* [DATA SHOWN]:

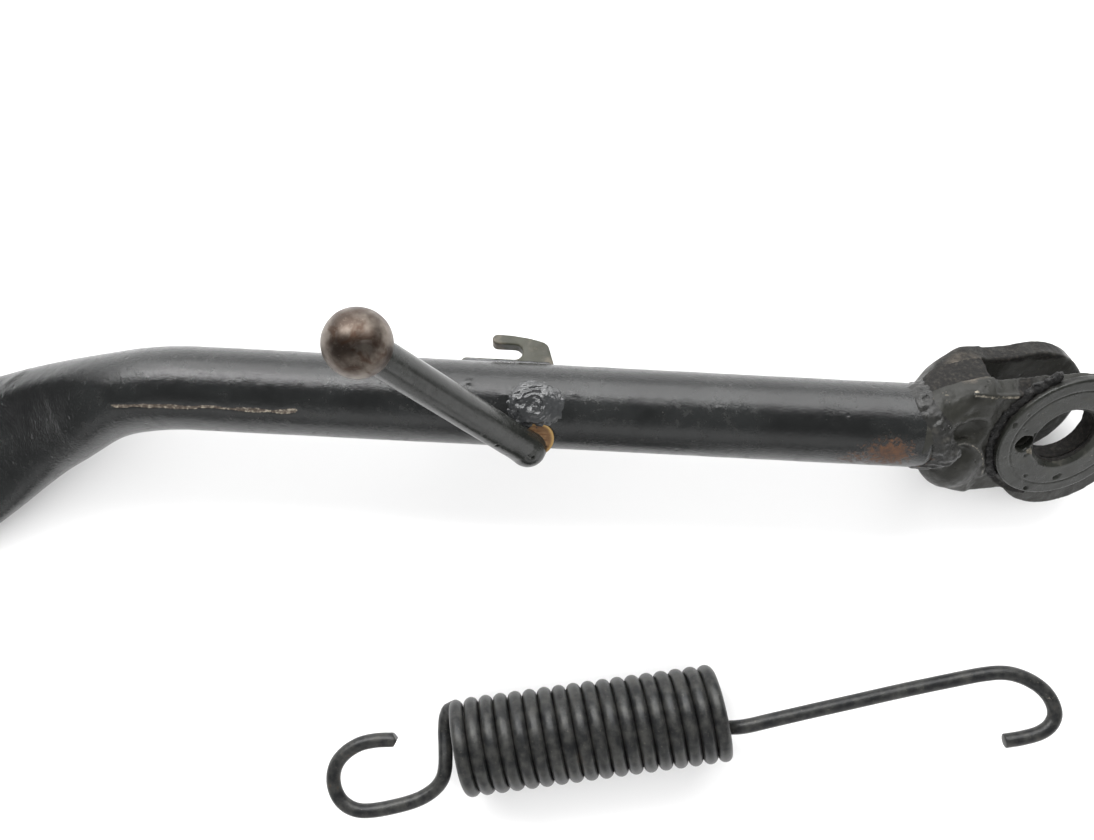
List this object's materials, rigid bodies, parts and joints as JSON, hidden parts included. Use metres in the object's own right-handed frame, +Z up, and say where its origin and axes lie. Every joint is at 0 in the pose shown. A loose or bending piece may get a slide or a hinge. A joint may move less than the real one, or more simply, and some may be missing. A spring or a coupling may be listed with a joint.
{
  "type": "motorcycle side stand",
  "caption": "Motorcycle side stand: bent tube leg with flattened foot, forged pivot yoke with raised collar, ball-ended heel peg, hook plate and its loose return spring.",
  "frame": {"origin": "middle of the pivot bore, on its axis", "axes": "+X along the leg from the foot to the yoke, +Z up from the flat surface the stand lies on, +Y across the leg away from the loose spring"},
  "size_m": [0.366, 0.1416, 0.0885],
  "materials": {
    "black_paint": "gloss",
    "worn_steel": "worn",
    "weld_metal": "gloss",
    "spring_wire": "satin"
  },
  "bodies": {
    "stand": {"leg_tube": "black_paint", "foot": "black_paint", "yoke": "black_paint", "pivot_collar": "black_paint", "yoke_weld": "weld_metal", "collar_weld": "weld_metal", "peg_rod": "black_paint", "peg_ball": "worn_steel", "peg_weld": "weld_metal", "spring_tab": "black_paint", "tab_weld": "weld_metal"},
    "spring": {"spring_coil": "spring_wire", "spring_short_hook": "spring_wire"},
    "spring_far_end": {"spring_long_hook": "spring_wire"}
  },
  "joints": [
    {"name": "spring_lift", "type": "slide", "parent": "stand", "child": "spring", "axis": [0, 0, 1], "range_m": [0, 0.06]},
    {"name": "spring_stretch", "type": "slide", "parent": "spring", "child": "spring_far_end", "axis": [0.9823, 0.1874, 0], "range_m": [0, 0.045], "stiffness_N_per_m": 3000, "deforming": ["spring_coil"]}
  ]
}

* [EXERCISE GOAL]:
Return all the data exactly as given.

* [SOLUTION TO THIS EXERCISE]:
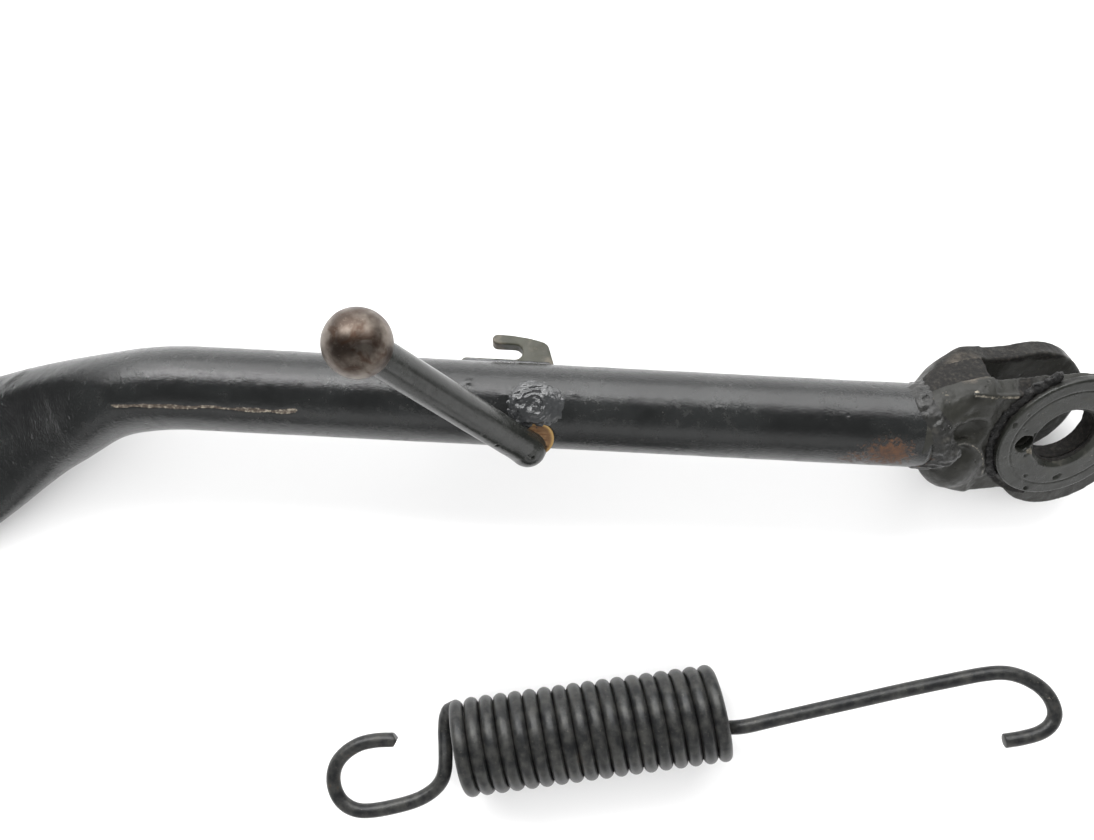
List this object's materials, rigid bodies, parts and joints as JSON, hidden parts included. Use metres in the object's own right-handed frame, +Z up, and say where its origin and axes lie. Every joint is at 0 in the pose shown. A loose or bending piece may get a slide or a hinge. A joint may move less than the real one, or more simply, and some may be missing. A spring or a coupling may be listed with a joint.
{
  "type": "motorcycle side stand",
  "caption": "Motorcycle side stand: bent tube leg with flattened foot, forged pivot yoke with raised collar, ball-ended heel peg, hook plate and its loose return spring.",
  "frame": {"origin": "middle of the pivot bore, on its axis", "axes": "+X along the leg from the foot to the yoke, +Z up from the flat surface the stand lies on, +Y across the leg away from the loose spring"},
  "size_m": [0.366, 0.1416, 0.0885],
  "materials": {
    "black_paint": "gloss",
    "worn_steel": "worn",
    "weld_metal": "gloss",
    "spring_wire": "satin"
  },
  "bodies": {
    "stand": {"leg_tube": "black_paint", "foot": "black_paint", "yoke": "black_paint", "pivot_collar": "black_paint", "yoke_weld": "weld_metal", "collar_weld": "weld_metal", "peg_rod": "black_paint", "peg_ball": "worn_steel", "peg_weld": "weld_metal", "spring_tab": "black_paint", "tab_weld": "weld_metal"},
    "spring": {"spring_coil": "spring_wire", "spring_short_hook": "spring_wire"},
    "spring_far_end": {"spring_long_hook": "spring_wire"}
  },
  "joints": [
    {"name": "spring_lift", "type": "slide", "parent": "stand", "child": "spring", "axis": [0, 0, 1], "range_m": [0, 0.06]},
    {"name": "spring_stretch", "type": "slide", "parent": "spring", "child": "spring_far_end", "axis": [0.9823, 0.1874, 0], "range_m": [0, 0.045], "stiffness_N_per_m": 3000, "deforming": ["spring_coil"]}
  ]
}